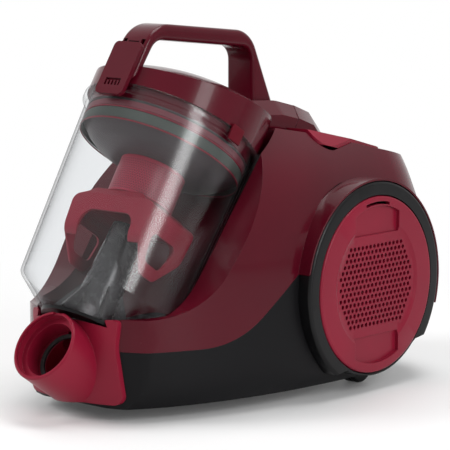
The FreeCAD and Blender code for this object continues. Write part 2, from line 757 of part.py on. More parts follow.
def riser_shape(grow):
    """Outside of the duct that leads from the inlet up to the bin."""
    axis_gap = inlet_axis_gap()
    corner = INLET_FRAME.multVec(Vector(0, 0, -axis_gap))
    radius = float(S.throat_bore) + float(S.duct_wall) + grow
    ball = Part.makeSphere(radius, corner)
    run = Part.makeCylinder(radius, axis_gap, corner, INLET_FRAME.Rotation.multVec(AXIS_Z))
    up = BIN_FRAME.Rotation.multVec(AXIS_Z)
    riser_length = (BIN_FRAME.multVec(vec(0, 0, -S.cradle_depth)) - corner).Length
    riser = Part.makeCylinder(float(S.riser_bore) + float(S.duct_wall) + grow,
                              riser_length + grow, corner, up)
    socket = Part.makeCylinder(float(S.socket_bore) + float(S.duct_wall) + grow,
                               inlet_floor() + float(S.duct_wall) + grow)
    socket.Placement = INLET_FRAME.multiply(Placement(Vector(), turned(AXIS_X, 180)))
    return ball.fuse([run, riser, socket])


def inlet_floor():
    """Depth of the seal seat's floor below the inlet mouth."""
    return float(S.mouth_depth) + float(S.socket_depth) + float(S.seal_relief) + float(S.seal_height)


def inlet_axis_gap():
    """Distance from the inlet mouth back to the point nearest the bin's axis."""
    mouth = BIN_FRAME.inverse().multVec(vec(0, S.inlet_y, S.inlet_z))
    return -mouth.y / math.cos(math.radians(float(S.inlet_rise) - float(S.bin_lean)))


keep(shaped("upper_shell", make_upper_shell()), "upper_shell")
keep(shaped("base_housing", make_base_housing()), "base_housing")

# --------------------------------------------------------------------- inlet

def make_inlet():
    """Hose inlet: stepped mouth, face plate and the duct that turns up under the bin."""
    mouth = float(S.mouth_depth)
    socket = mouth + float(S.socket_depth)
    axis_gap = inlet_axis_gap()
    tube = turned_shape([(0, 0), (S.inlet_radius - 1, 0), (S.inlet_radius, -1),
                         (S.inlet_radius, -70), (0, -70)], INLET_FRAME)
    reach = float(S.plate_half_width)
    front = float(S.front_face_y)
    above = Part.makeBox(200, 200, 200, Vector(-100, front - 100, 14))
    ahead = ahead_of_bow(0).common(above)
    plate = front_block([(-reach, S.nose_top_z, 4), (-reach + 2.6, 58, 30), (-reach - 3.7, 14, 7),
                         (reach + 3.7, 14, 7), (reach - 2.6, 58, 30), (reach, S.nose_top_z, 4)],
                        front - 10, front + 14)
    plate = plate.common(ahead).cut(ahead_of_bow(float(S.plate_thickness)))
    body = tube.common(ahead).fuse([plate, riser_shape(0)])
    seat = socket + float(S.seal_relief)
    floor = inlet_floor()
    bore = turned_shape([(0, 1), (S.mouth_bore, 1), (S.mouth_bore, -mouth), (S.socket_bore, -mouth),
                         (S.socket_bore, -socket), (S.socket_bore + 0.5, -socket),
                         (S.socket_bore + 0.5, -seat), (S.seal_radius, -seat),
                         (S.seal_radius, -floor), (S.throat_bore, -floor),
                         (S.throat_bore, -axis_gap), (0, -axis_gap)], INLET_FRAME)
    corner = INLET_FRAME.multVec(Vector(0, 0, -axis_gap))
    elbow = Part.makeSphere(float(S.throat_bore), corner)
    up = BIN_FRAME.Rotation.multVec(AXIS_Z)
    riser = Part.makeCylinder(float(S.riser_bore), 80, corner, up)
    body = body.cut([bore, elbow, riser, cradle(0)])
    rim = turned_shape([(S.mouth_bore, -2), (S.mouth_bore, -3), (S.mouth_bore + 0.8, -3),
                        (S.mouth_bore + 0.8, -2)], INLET_FRAME)
    slits = [Part.makeBox(9, 2.4, 3, Vector(-4.5, float(S.mouth_bore) - 0.4, -1.8))]
    slits[0].Placement = INLET_FRAME.multiply(slits[0].Placement)
    return body.cut([rim] + slits)


keep(shaped("inlet_collar", make_inlet()), "inlet_collar")

seal_floor = -inlet_floor()
keep(turned_body("inlet_seal", INLET_FRAME, [
    (S.throat_bore + 0.6, seal_floor), (S.seal_radius - 0.1, seal_floor),
    (S.seal_radius - 0.1, seal_floor + 2.4), (S.throat_bore + 0.6, seal_floor + 2.0),
]), "inlet_seal")

keep(turned_body("duct_seal", BIN_FRAME, [
    (S.riser_bore + 0.1, -S.cradle_depth), (S.riser_bore + 3.6, -S.cradle_depth),
    (S.riser_bore + 2.6, -S.bin_depth), (S.riser_bore + 0.1, -S.bin_depth),
]), "duct_seal")

# ------------------------------------------------------------------ dust bin

lip_half = S.lip_height / 2
floor_top = S.bin_floor - S.bin_depth
keep(turned_body("dust_bin", BIN_FRAME, [
    (S.lip_radius, lip_half), (S.lip_radius, -lip_half), (S.bin_top_radius, -lip_half),
    (S.bin_low_radius, -S.bin_taper_depth), (S.bin_foot_radius, -S.bin_depth),
    (S.riser_bore, -S.bin_depth), (S.riser_bore, floor_top),
    (S.bin_foot_radius - 1.4, floor_top), (S.bin_low_radius - S.bin_wall, 1.2 - S.bin_taper_depth),
    (S.bin_top_radius - S.bin_wall, -lip_half), (S.bin_top_radius - S.bin_wall, lip_half),
]), "dust_bin")

keep(turned_body("bin_base_ring", BIN_FRAME, [
    (S.bin_foot_radius, -S.bin_depth), (S.bin_foot_radius - 14, -S.bin_depth),
    (S.bin_foot_radius - 14, -(S.bin_depth + S.base_ring_height)),
    (S.bin_foot_radius - 1, -(S.bin_depth + S.base_ring_height)),
]), "bin_base_ring")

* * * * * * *

Task prompt
Restate the first line and every line after it, word for word, stopping once the line with "return -mouth.y /" is done.

Answer
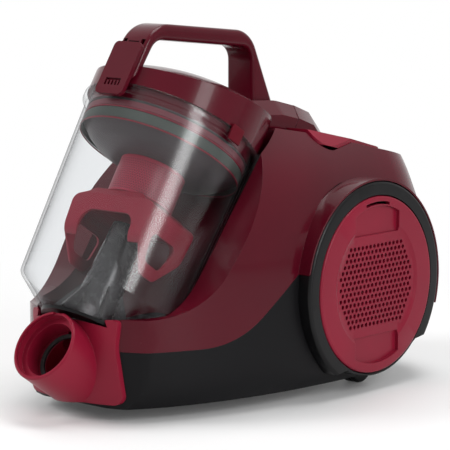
The FreeCAD and Blender code for this object continues. Write part 2, from line 757 of part.py on. More parts follow.
def riser_shape(grow):
    """Outside of the duct that leads from the inlet up to the bin."""
    axis_gap = inlet_axis_gap()
    corner = INLET_FRAME.multVec(Vector(0, 0, -axis_gap))
    radius = float(S.throat_bore) + float(S.duct_wall) + grow
    ball = Part.makeSphere(radius, corner)
    run = Part.makeCylinder(radius, axis_gap, corner, INLET_FRAME.Rotation.multVec(AXIS_Z))
    up = BIN_FRAME.Rotation.multVec(AXIS_Z)
    riser_length = (BIN_FRAME.multVec(vec(0, 0, -S.cradle_depth)) - corner).Length
    riser = Part.makeCylinder(float(S.riser_bore) + float(S.duct_wall) + grow,
                              riser_length + grow, corner, up)
    socket = Part.makeCylinder(float(S.socket_bore) + float(S.duct_wall) + grow,
                               inlet_floor() + float(S.duct_wall) + grow)
    socket.Placement = INLET_FRAME.multiply(Placement(Vector(), turned(AXIS_X, 180)))
    return ball.fuse([run, riser, socket])


def inlet_floor():
    """Depth of the seal seat's floor below the inlet mouth."""
    return float(S.mouth_depth) + float(S.socket_depth) + float(S.seal_relief) + float(S.seal_height)


def inlet_axis_gap():
    """Distance from the inlet mouth back to the point nearest the bin's axis."""
    mouth = BIN_FRAME.inverse().multVec(vec(0, S.inlet_y, S.inlet_z))
    return -mouth.y / math.cos(math.radians(float(S.inlet_rise) - float(S.bin_lean)))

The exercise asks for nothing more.